May Sarton
From Philosopedia
Sarton, May (1912–1995)
Sarton was born in Belgium but moved to Massachusetts at the age of four when her father became a Harvard professor. By the age of eighteen she had had two poems accepted by Harriet Monroe’s Poetry. Encounter in April (1936), her first book of lyrics, was followed by several volumes of poetry. The Single Hound (1938) was published by Elizabeth Bowen, by that time her lover. When thirty-four, Sarton fell in love with a Simmons College English teacher, Judy Matlack, moving in with her. Margot Peters, in May Sarton: A Biography (1997), details the literary bad girl’s love affairs with numbers of individuals from Muriel Rukeyser to her own shrink. Included are the drunken brawls, her father’s paying for girlfriends’ ship tickets, her mediocre reviews, her teaching at Wellesley, and her winning a Guggenheim. Included are details of her intense relationships, her compelling hunger for affection, and her disappointments at not being known for her work but, rather, for being a spokeswoman for lesbian coming out.
Sarton’s novels include Faithful Are the Wounds (1955), which describes a distinguished Harvard professor’s life and suicide; I Knew a Phoenix (1959), which were sketches for an autobiography; Mrs. Stevens Hears the Mermaids Singing (1965), an openly lesbian novel in which she revealed her homosexuality; and At Seventy: A Journal (1985), which received the American Book Award. Published posthumously in 1995 was At Eighty-Two, based upon the journal she kept up to her death and containing her annoyance at being old: uncertain balance, clumsy fingers, mislaid names and objects, inadequate strength, frequent pain, and the admission that “words do not obey me anymore.”
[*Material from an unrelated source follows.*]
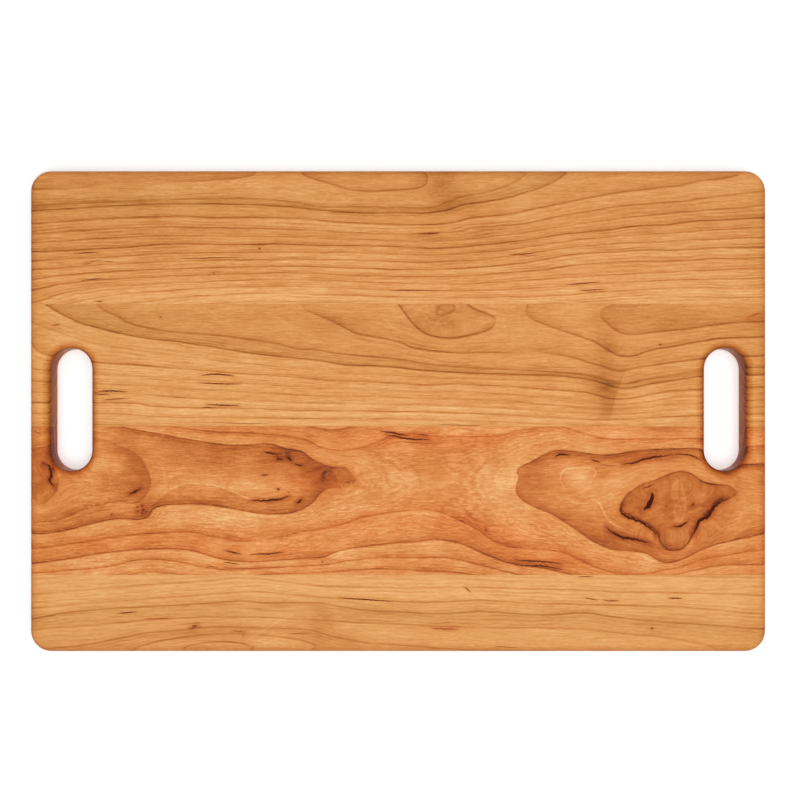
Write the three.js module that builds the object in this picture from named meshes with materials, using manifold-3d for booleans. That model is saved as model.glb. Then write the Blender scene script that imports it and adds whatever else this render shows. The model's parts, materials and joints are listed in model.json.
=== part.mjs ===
// Edge-glued hardwood cutting board with two hand slots and rounded edges.
// Millimetres. X runs along the grain, Y from the front to the rear, Z up.
// The origin is the middle of the underside.
import * as THREE from 'three';
import { mergeVertices } from 'three/addons/utils/BufferGeometryUtils.js';
import Module from 'manifold-3d';

// Board.
const boardLength = 457.2;
const boardWidth = 299;
const boardThickness = 19;
const cornerRadius = 12.7;
const edgeRadius = 3.175;

// Hand slots: round-ended, cut right through near each end.
const slotWidth = 25.4;
const slotLength = 76.2;
const slotToEnd = 25.4;
const slotCentreY = 1;

// Glue joints, each a thin film of cured glue between two staves.
const rearJointY = 66.5;
const middleJointY = -9.5;
const frontJointY = -101.75;
const glueThickness = 0.125;

// Facets of the round stretches.
const arcSegments = 8;
const edgeSegments = 4;

// How far the cutting boxes reach past the board.
const cutMargin = 10;

const wasm = await Module();
wasm.setup();

/** Closed outline of a rectangle with quarter-round corners, counter-clockwise. */
function addRoundedRectangle(path, centreX, centreY, sizeX, sizeY, radius) {
  const right = centreX + sizeX / 2 - radius;
  const left = centreX - sizeX / 2 + radius;
  const rear = centreY + sizeY / 2 - radius;
  const front = centreY - sizeY / 2 + radius;
  const quarter = Math.PI / 2;
  path.absarc(right, rear, radius, 0, quarter);
  path.absarc(left, rear, radius, quarter, 2 * quarter);
  path.absarc(left, front, radius, 2 * quarter, 3 * quarter);
  path.absarc(right, front, radius, 3 * quarter, 4 * quarter);
  path.closePath();
  return path;
}

/** The whole board in one piece: outline, both slots, and every edge rounded over. */
function boardGeometry() {
  const outline = addRoundedRectangle(new THREE.Shape(), 0, 0, boardLength, boardWidth, cornerRadius);
  const slotCentreX = boardLength / 2 - slotToEnd;
  for (const side of [-1, 1]) {
    const slot = addRoundedRectangle(
      new THREE.Path(), side * slotCentreX, slotCentreY, slotWidth, slotLength, slotWidth / 2);
    outline.holes.push(slot);
  }
  const geometry = new THREE.ExtrudeGeometry(outline, {
    depth: boardThickness - 2 * edgeRadius,
    curveSegments: arcSegments,
    bevelThickness: edgeRadius,
    bevelSize: edgeRadius,
    bevelOffset: -edgeRadius,
    bevelSegments: edgeSegments,
  });
  geometry.translate(0, 0, edgeRadius);
  return geometry;
}

/** A box that holds everything between two Y values and two X values. */
function stripGeometry(frontY, rearY, leftX, rightX) {
  const height = boardThickness + 2 * cutMargin;
  const geometry = new THREE.BoxGeometry(rightX - leftX, rearY - frontY, height);
  geometry.translate((leftX + rightX) / 2, (frontY + rearY) / 2, boardThickness / 2);
  return geometry;
}

function toSolid(geometry) {
  const bare = geometry.clone();
  bare.deleteAttribute('normal');
  bare.deleteAttribute('uv');
  const merged = mergeVertices(bare);
  return new wasm.Manifold(new wasm.Mesh({
    numProp: 3,
    vertProperties: new Float32Array(merged.attributes.position.array),
    triVerts: new Uint32Array(merged.index.array),
  }));
}

function toGeometry(solid) {
  const mesh = solid.getMesh();
  const geometry = new THREE.BufferGeometry();
  geometry.setAttribute('position', new THREE.BufferAttribute(new Float32Array(mesh.vertProperties), 3));
  geometry.setIndex(new THREE.BufferAttribute(new Uint32Array(mesh.triVerts), 1));
  geometry.computeVertexNormals();
  return geometry;
}

const board = toSolid(boardGeometry());
const endX = boardLength / 2 + cutMargin;
const outsideY = boardWidth / 2 + cutMargin;

/** The part of the board that lies in one strip, as a named mesh. */
function boardSlice(name, material, frontY, rearY, leftX = -endX, rightX = endX) {
  const strip = toSolid(stripGeometry(frontY, rearY, leftX, rightX));
  const mesh = new THREE.Mesh(toGeometry(board.intersect(strip)), material);
  mesh.name = name;
  return mesh;
}

function oiledWood(color) {
  return new THREE.MeshStandardMaterial({ color, roughness: 0.45, metalness: 0 });
}

const halfGlue = glueThickness / 2;

function makeStaves() {
  return [
    boardSlice('stave_rear', oiledWood(0xd69253), rearJointY + halfGlue, outsideY),
    boardSlice('stave_rear_middle', oiledWood(0xd99657), middleJointY + halfGlue, rearJointY - halfGlue),
    boardSlice('stave_front_middle', oiledWood(0xd38448), frontJointY + halfGlue, middleJointY - halfGlue),
    boardSlice('stave_front', oiledWood(0xdc9c5f), -outsideY, frontJointY - halfGlue),
  ];
}

/** The middle joint crosses both slots, so its film is three separate pieces. */
function makeGlueLines() {
  const glue = new THREE.MeshStandardMaterial({ color: 0xb0713a, roughness: 0.5, metalness: 0 });
  const slotMiddleX = boardLength / 2 - slotToEnd;
  const film = (name, jointY, leftX, rightX) =>
    boardSlice(name, glue, jointY - halfGlue, jointY + halfGlue, leftX, rightX);
  return [
    film('glue_line_rear', rearJointY),
    film('glue_line_middle_left', middleJointY, -endX, -slotMiddleX),
    film('glue_line_middle_centre', middleJointY, -slotMiddleX, slotMiddleX),
    film('glue_line_middle_right', middleJointY, slotMiddleX, endX),
    film('glue_line_front', frontJointY),
  ];
}

const cuttingBoard = new THREE.Group();
cuttingBoard.add(...makeStaves(), ...makeGlueLines());

export default cuttingBoard;
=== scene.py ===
"""Edge-glued cherry cutting board: fine staves, real gum pockets and a grain that follows the growth rings.

Lengths are millimetres in the row's frame until a mesh is written, which is in metres.
"""
import json
import math

import bmesh
import bpy
import numpy as np
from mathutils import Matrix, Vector
from mathutils.geometry import delaunay_2d_cdt


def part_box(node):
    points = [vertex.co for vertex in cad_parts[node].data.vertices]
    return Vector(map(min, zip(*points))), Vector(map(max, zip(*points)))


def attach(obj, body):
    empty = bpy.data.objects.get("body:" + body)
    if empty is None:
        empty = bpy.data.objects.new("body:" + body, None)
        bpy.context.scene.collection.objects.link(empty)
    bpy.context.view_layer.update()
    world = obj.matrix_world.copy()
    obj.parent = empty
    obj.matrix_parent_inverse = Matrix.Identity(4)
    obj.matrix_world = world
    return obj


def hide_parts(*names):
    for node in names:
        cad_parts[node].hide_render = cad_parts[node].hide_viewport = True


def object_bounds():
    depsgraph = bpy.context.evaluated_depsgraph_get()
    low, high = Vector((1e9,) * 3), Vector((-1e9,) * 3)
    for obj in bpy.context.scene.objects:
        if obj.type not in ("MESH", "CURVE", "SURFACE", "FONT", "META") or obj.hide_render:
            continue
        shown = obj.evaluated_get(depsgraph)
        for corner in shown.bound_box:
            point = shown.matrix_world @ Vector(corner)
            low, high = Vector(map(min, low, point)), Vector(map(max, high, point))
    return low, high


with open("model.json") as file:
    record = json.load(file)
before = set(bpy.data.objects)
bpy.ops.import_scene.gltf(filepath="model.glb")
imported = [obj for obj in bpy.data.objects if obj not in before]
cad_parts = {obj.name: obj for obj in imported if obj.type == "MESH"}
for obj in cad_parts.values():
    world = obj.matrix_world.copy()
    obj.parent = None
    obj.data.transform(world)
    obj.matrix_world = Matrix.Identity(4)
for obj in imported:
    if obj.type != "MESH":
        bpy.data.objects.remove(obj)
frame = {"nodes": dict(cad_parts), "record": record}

MM = 0.001
CAD_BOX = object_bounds()

# ---------------------------------------------------------------- sizes

EDGE_RADIUS = 3.175
CORNER_RADIUS = 12.7
SLOT_WIDTH = 25.4
SLOT_LENGTH = 76.2

GRID = 2.0              # spacing of the surface points
EDGE_STEPS = 8          # facets across one rounded edge
WALL_STEPS = 6          # rows up a slot wall or the board's side

LOW = Vector(CAD_BOX[0]) / MM
HIGH = Vector(CAD_BOX[1]) / MM
THICKNESS = HIGH.z - LOW.z
HALF_LENGTH = (HIGH.x - LOW.x) / 2
HALF_WIDTH = (HIGH.y - LOW.y) / 2


def slot_centres():
    """Middle of each hand slot, from the record's stated openings."""
    centres = []
    for opening in frame["record"]["physics"]["openings"]:
        low, high = opening["box_m"]
        centres.append(((low[0] + high[0]) / 2 / MM, (low[1] + high[1]) / 2 / MM))
    return centres


def slot_gap(x, y):
    """Distance from each place to the nearest slot's wall, below 0 inside the slot."""
    gaps = []
    for centre_x, centre_y in slot_centres():
        past_end = np.maximum(0, np.abs(y - centre_y) - (SLOT_LENGTH - SLOT_WIDTH) / 2)
        gaps.append(np.hypot(x - centre_x, past_end) - SLOT_WIDTH / 2)
    return np.min(gaps, axis=0)


def on_flat(x, y):
    """Whether each place is on the flat of the top face, clear of every rounded edge."""
    past_x = np.maximum(0, np.abs(x) - (HALF_LENGTH - CORNER_RADIUS))
    past_y = np.maximum(0, np.abs(y) - (HALF_WIDTH - CORNER_RADIUS))
    in_outline = np.hypot(past_x, past_y) < CORNER_RADIUS - EDGE_RADIUS
    return in_outline & (slot_gap(x, y) > EDGE_RADIUS)


# ---------------------------------------------------------------- growth rings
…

Although in the 1990s the National Endowment of the Arts frowned upon giving financial grants to anyone who was homosexual or lesbian, Sarton in 1967 had received NEA grant money. She stated she was “proud of the fact that I came out as a lesbian in 1965” but that she had done so only after her parents’ deaths. “I’m not sure I would have done it if they had been alive.” She objected to being labeled a “lesbian writer,” adding, “I think my work is universal, and I think my value is as a maker of bridges between two worlds—homosexuals and heterosexuals, between old and young, between men and women.”
A Unitarian, she taught or lectured at Harvard, Wellesley, the University of Chicago, the University of Iowa, Colorado College, Beloit College, the University of Kansas, and Dennison University. In 1993 at the First Parish Unitarian Church in Brookline, Massachusetts, where funeral services were held for a 100-year-old elm tree, felled to make room for constructing a school, Sarton’s poetry was featured. She had written, “Is there a more unnerving sound than the hideous mechanistic screech of a buzz saw at work? It is an anti-sound; it does not fit with any landscape.”
Sarton was a long-time friend of the actress Eva le Gallienne, with whom she studied acting and who also a non-believer. Upon becoming an octogenarian in 1993, Sarton wrote Encore: A Journal of the 80th Year, discreetly making no further mention, as she had in a 1973 journal, that she, like the Mrs. Stevens of the 1965 novel, was a woman homosexual who is not a sex maniac, a drunkard, a drug-taker, or in any way repulsive . . . a homosexual who is neither pitiable nor disgusting, without sentimentality. Such a revelation by so stellar a poet made her an immediate heroine to feminists.
Although ignored by most critics, Sarton was described by Enid Nemy as “a commanding, no-nonsense figure with clear blue eyes and a shock of white hair,” a woman who lived in “self-imposed loneliness” in a weathered clapboard house on the Maine coast. She had had, she admitted, a difficult life being a seeker after truths, an ardent explorer of life’s important questions. An individualistic and stoical figure, Sarton died of breast cancer. Asked before her death how she would like to be remembered, she replied, “As wholly human.”